US 12,456,456 B2
	Data augmentation system and method for multi-microphone systems
Dushyant Sharma, Mountain House, CA (US); Ljubomir Milanovic, Vienna (AT); Philipp Salletmayr, Austria (AT); Rong Gong, Vienna (AT); and Patrick A. Naylor, Reading (GB)
Assigned to Microsoft Technology Licensing, LLC, Redmond, WA (US)
Filed by Microsoft Technology Licensing, LLC, Redmond, WA (US)
Filed on Jan. 20, 2022, as Appl. No. 17/579,806.
Prior Publication US 2023/0230582 A1, Jul. 20, 2023
This patent is subject to a terminal disclaimer.
Int. Cl.
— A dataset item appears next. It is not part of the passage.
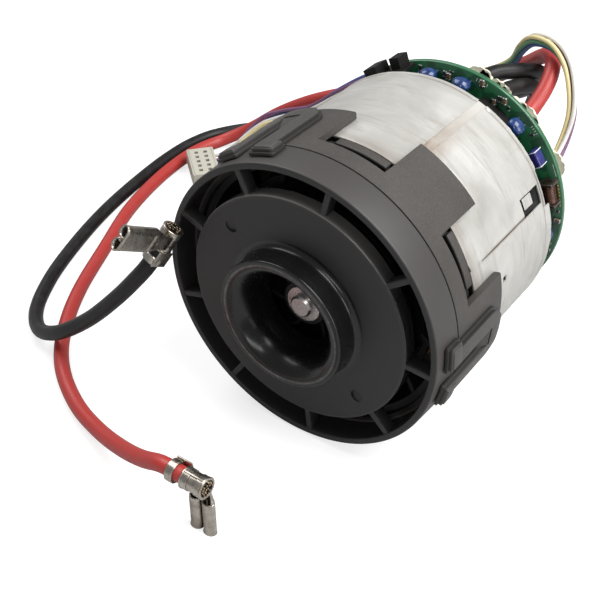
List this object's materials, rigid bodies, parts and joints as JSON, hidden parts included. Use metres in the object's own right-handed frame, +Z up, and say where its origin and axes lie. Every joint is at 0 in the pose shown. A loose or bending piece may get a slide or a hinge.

G10L 15/08 (2006.01)

CPC G10L 15/08 (2013.01)

20 Claims

1. A computer-implemented method, executed on a computing device, comprising:

obtaining a first set of speech signals from a first device, thus defining one or more first device speech signals;

obtaining a second set of speech signals from a second device, thus defining one or more second device speech signals;

selecting an acoustic relative transfer function from a plurality of acoustic relative transfer functions based upon, at least in part, speaker location information associated with at least one of the one or more first device speech signals and the one or more second device speech signals, wherein selecting the acoustic relative transfer function includes:

processing speaker location information associated with the one or more first device speech signals;

processing speaker location information associated with the one or more second device speech signals; and

comparing the speaker location information associated with the one or more first device speech signals and the speaker location information associated with the one or more second device speech signals to speaker location information associated with the plurality of acoustic relative transfer functions from an acoustic relative transfer function codebook; and

selecting the acoustic relative transfer function with speaker location information that is within at least a predefined similarity threshold of the speaker location information associated with the one or more first device speech signals and the speaker location information associated with the one or more second device speech signals; and

augmenting, at run-time, the one or more second device speech signals to match reverberation properties of the one or more first device speech signals based upon, at least in part, the acoustic relative transfer function.